The Dow tumbled on Thursday as jobless claims fell and Republican lawmakers abandoned Trump's stimulus fight.
Initial jobless claims dove on Thursday, but so did the Dow Jones Industrial Average (DJIA).
With no stimulus bill in sight and Republican lawmakers distancing themselves from Donald Trump, Wall Street may finally be counting the cost of a Joe Biden administration.
After spending much of the day heading for triple-digit losses, the Dow had rallied off its lows by 3:22 pm ET. The index was last down 89.94 points or 0.32% 27,886.9.
The S&P 500 recorded a moderate decline as well. It dipped 0.18% to 3,374.41.
The Nasdaq defied the headwinds to post a 0.33% rally that launched the tech-heavy index to 11,048.96.
On the economic data front, initial jobless claims showed some positive trends. Most importantly, new weekly filings finally fell beneath 1 million.
In any other scenario, investors would be horrified at such a large number – and the fact that continuing jobless claims are at 15.4 million – but progress is progress.
Video: Jobless Claims Finally Fall Beneath 1 Million
After months of spurring huge stock market rallies after dire readings, Dow bulls didn’t seem too enthused by today’s figures.
This could suggest the improvement is priced in. That’s a worrying thought for investors who are well aware of how frothy valuations currently are.
Two weeks after CARES Act unemployment benefits expired, Democrats and Republicans remain “miles apart” on stimulus talks.

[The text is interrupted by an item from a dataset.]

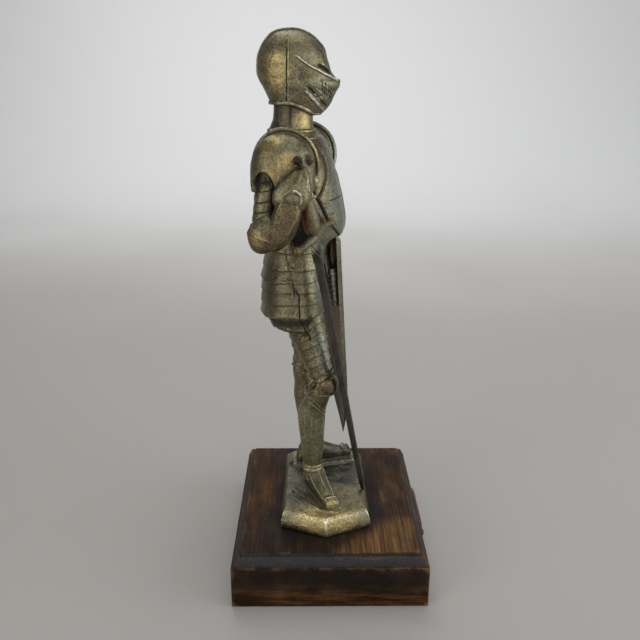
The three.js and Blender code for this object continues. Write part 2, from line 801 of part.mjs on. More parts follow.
// Plaque: a thin plate with scrolled ends, pinned to the plinth's front
function plaque() {
  const [half, rise] = [plaque_length / 2, plaque_height / 2];
  const shape = new THREE.Shape();
  shape.moveTo(-half, -rise * 0.55);
  shape.quadraticCurveTo(-half * 0.8, -rise, -half * 0.55, -rise);
  shape.lineTo(half * 0.55, -rise);
  shape.quadraticCurveTo(half * 0.8, -rise, half, -rise * 0.55);
  shape.lineTo(half, rise * 0.55);
  shape.quadraticCurveTo(half * 0.8, rise, half * 0.55, rise);
  shape.lineTo(-half * 0.55, rise);
  shape.quadraticCurveTo(-half * 0.8, rise, -half, rise * 0.55);
  shape.closePath();
  const form = new THREE.ExtrudeGeometry(shape, {
    depth: plaque_thickness,
    bevelEnabled: false,
    curveSegments: 3,
  });
  form.rotateX(Math.PI / 2);
  form.translate(0, -plinth_width / 2 - clearance, plaque_middle);
  const knobs = [-1, 1].map((side) => {
    const knob = new THREE.SphereGeometry(plaque_knob_radius, 8, 6);
    knob.scale(1, 0.8, 1.3);
    const front = -plinth_width / 2 - clearance - plaque_thickness;
    knob.translate(side * (half - plaque_knob_inset), front, plaque_middle);
    return solid(knob);
  });
  return join([solid(form), ...knobs]);
}

function finish(colour, roughness, metalness) {
  return new THREE.MeshStandardMaterial({ color: colour, roughness, metalness });
}

const old_brass = finish("#6e644b", 0.45, 0.85);
const dark_gunmetal = finish("#37342f", 0.5, 0.8);
const brown_gunmetal = finish("#4a382c", 0.55, 0.6);
const stained_wood = finish("#3f2a1f", 0.6, 0);
const dark_red_metal = finish("#330d0a", 0.5, 0.4);

const part = new THREE.Group();

function add(name, made, material, lift = 0) {
  const mesh = new THREE.Mesh(geometryOf(made), material);
  mesh.name = name;
  mesh.position.z = lift;
  part.add(mesh);
}

add("knight_and_cast_base", knight(), old_brass);
add("greatsword", sword(0), dark_gunmetal, ground);
add("shield", shield(0), brown_gunmetal, ground);
add("wooden_plinth", plinth(), stained_wood);
add("plaque", plaque(), dark_red_metal);

export default part;
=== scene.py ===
import math

import bmesh
import bpy
from mathutils import Euler, Matrix, Vector, noise


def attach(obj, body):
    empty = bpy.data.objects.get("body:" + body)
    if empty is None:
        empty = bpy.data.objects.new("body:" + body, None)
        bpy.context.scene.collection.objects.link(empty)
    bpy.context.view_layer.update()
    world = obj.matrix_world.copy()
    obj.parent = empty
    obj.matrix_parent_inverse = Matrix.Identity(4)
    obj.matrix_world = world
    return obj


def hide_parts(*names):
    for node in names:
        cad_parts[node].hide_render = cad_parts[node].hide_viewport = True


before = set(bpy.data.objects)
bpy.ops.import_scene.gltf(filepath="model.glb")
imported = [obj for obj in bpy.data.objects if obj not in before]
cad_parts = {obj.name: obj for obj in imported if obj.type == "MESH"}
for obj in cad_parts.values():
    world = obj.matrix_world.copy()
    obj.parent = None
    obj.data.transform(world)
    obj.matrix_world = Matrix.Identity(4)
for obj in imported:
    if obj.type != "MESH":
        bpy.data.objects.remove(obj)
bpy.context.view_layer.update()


# Wooden plinth: one block of stained hardwood, sawn on its sides, with a hollow
# moulding cut round a raised top panel. The cast ground is fixed on top of it.
# Forms are drawn in millimetres and brought to metres when they are settled.

class Tone:
    """A value on a surface that can be reckoned with like a number."""

    def __init__(self, finish, socket):
        self.finish, self.socket = finish, socket

    def math(self, operation, first, second):
        return self.finish.node("ShaderNodeMath", {"operation": operation}, {0: first, 1: second})

    def __add__(self, other):
        return self.math("ADD", self, other)

    def __sub__(self, other):
        return self.math("SUBTRACT", self, other)

    def __rsub__(self, other):
        return self.math("SUBTRACT", other, self)

    def __mul__(self, other):
        return self.math("MULTIPLY", self, other)

    __radd__, __rmul__ = __add__, __mul__

    def over(self, other):
        """The larger of two values."""
        return self.math("MAXIMUM", self, other)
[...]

And despite Donald Trump’s executive orders, the lack of a comprehensive deal may be a threat to the stock market.
Much has been made of Democratic intransigence, but Republican infighting is a problem too. Senior economist Sebastian Galy at Nordea Asset Management believes that conservative lawmakers are on the verge of abandoning Donald Trump’s agenda as they struggle to maintain control of the Senate.

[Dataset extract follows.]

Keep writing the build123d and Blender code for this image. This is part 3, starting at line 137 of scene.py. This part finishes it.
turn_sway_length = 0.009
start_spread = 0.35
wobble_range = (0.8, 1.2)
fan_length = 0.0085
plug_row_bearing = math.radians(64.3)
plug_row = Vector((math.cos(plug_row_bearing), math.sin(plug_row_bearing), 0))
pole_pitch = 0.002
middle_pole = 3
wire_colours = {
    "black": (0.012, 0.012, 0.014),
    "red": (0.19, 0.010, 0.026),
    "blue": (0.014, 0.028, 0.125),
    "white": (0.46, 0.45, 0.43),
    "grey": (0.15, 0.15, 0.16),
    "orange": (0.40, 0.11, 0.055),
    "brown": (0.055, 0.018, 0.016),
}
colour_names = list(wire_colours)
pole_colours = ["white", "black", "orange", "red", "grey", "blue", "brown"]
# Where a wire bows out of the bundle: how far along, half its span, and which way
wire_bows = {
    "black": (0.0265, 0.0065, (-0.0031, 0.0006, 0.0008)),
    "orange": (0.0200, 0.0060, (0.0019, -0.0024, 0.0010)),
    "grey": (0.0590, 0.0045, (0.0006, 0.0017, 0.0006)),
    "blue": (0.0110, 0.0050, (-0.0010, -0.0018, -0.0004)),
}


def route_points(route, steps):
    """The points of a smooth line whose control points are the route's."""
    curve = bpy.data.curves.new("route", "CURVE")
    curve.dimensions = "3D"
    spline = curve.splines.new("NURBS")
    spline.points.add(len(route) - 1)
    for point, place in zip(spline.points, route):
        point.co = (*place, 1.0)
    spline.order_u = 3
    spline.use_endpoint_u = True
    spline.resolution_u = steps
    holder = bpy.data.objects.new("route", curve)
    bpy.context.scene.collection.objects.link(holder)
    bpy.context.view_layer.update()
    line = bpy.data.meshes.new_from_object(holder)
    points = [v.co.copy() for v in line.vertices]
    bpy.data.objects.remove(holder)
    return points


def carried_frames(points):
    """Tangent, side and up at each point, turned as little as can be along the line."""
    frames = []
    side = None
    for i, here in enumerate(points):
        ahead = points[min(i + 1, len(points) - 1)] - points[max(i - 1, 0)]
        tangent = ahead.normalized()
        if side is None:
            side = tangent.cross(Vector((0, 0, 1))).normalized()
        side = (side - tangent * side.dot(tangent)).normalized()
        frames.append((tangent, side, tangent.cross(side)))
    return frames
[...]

Galy said in a statement shared with CCN.com,
A reason why equities came under pressure is the lack of progress on the talks according to Senate Majority Mitch McConnel. With Democrats in a poor position, it is a function of whether the Republicans will stick to hot political buttons or not. The Senate is now focused on its own elections, not so much the US presidency, which is likely seen as a foregone conclusion.

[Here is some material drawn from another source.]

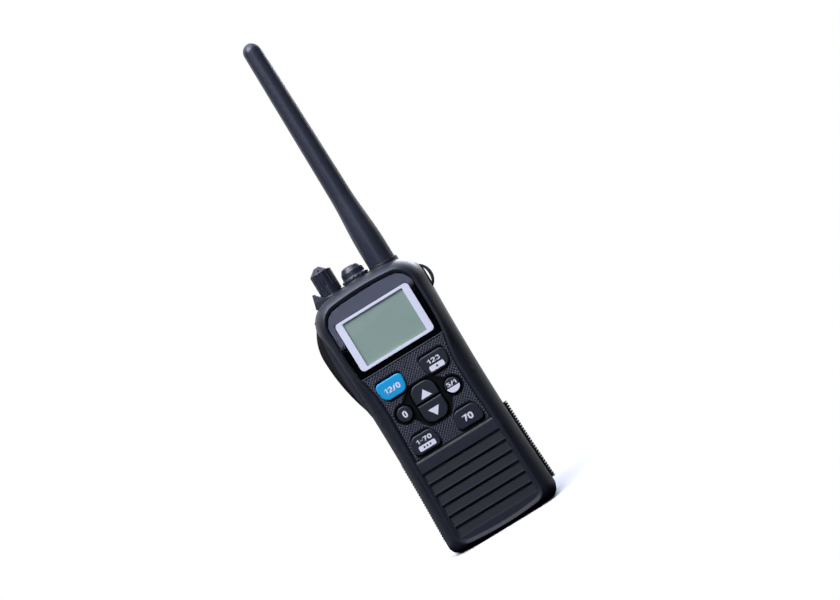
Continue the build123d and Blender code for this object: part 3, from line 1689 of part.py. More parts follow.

Opting to appear fiscally conservative over delivering Trump a key victory shows how pessimistic Republican senators are about the president’s chances of winning reelection in November.
That’s something Wall Street must grapple with too. Battleground polling continues to favor Biden, and the ticket raised a staggering $26 million in a day after he picked Kamala Harris as his running mate.
Although Biden is far from a radical progressive, his victory would raise several major risks for stock prices. Higher taxes and more regulation are all back on the table after four years of Trump’s deregulatory agenda.
One bright spot for the Dow Jones might be Biden’s friendlier stance on China.
In the near term, relations with Beijing pose a threat. The White House will likely get desperate heading into November, and bashing China is one of Trump’s favorite tactics to drum up support in manufacturing-heavy swing states.
Video: Jim Cramer Worries Trump Will Escalate Tensions with China
A 1.5% rally saw the tech giant’s valuation hit $1.98 trillion at its intraday peak, putting it just a few dollars per share shy of the historic $2 trillion figure.
Elsewhere things were not so buoyant. Cisco Systems endured a horrific 11.7% loss after unveiling weak guidance – and despite posting decent earnings.
Exxon Mobil was the second weakest stock in the index, recording a 2.3% decline. Seven other Dow stocks fell at least 1%.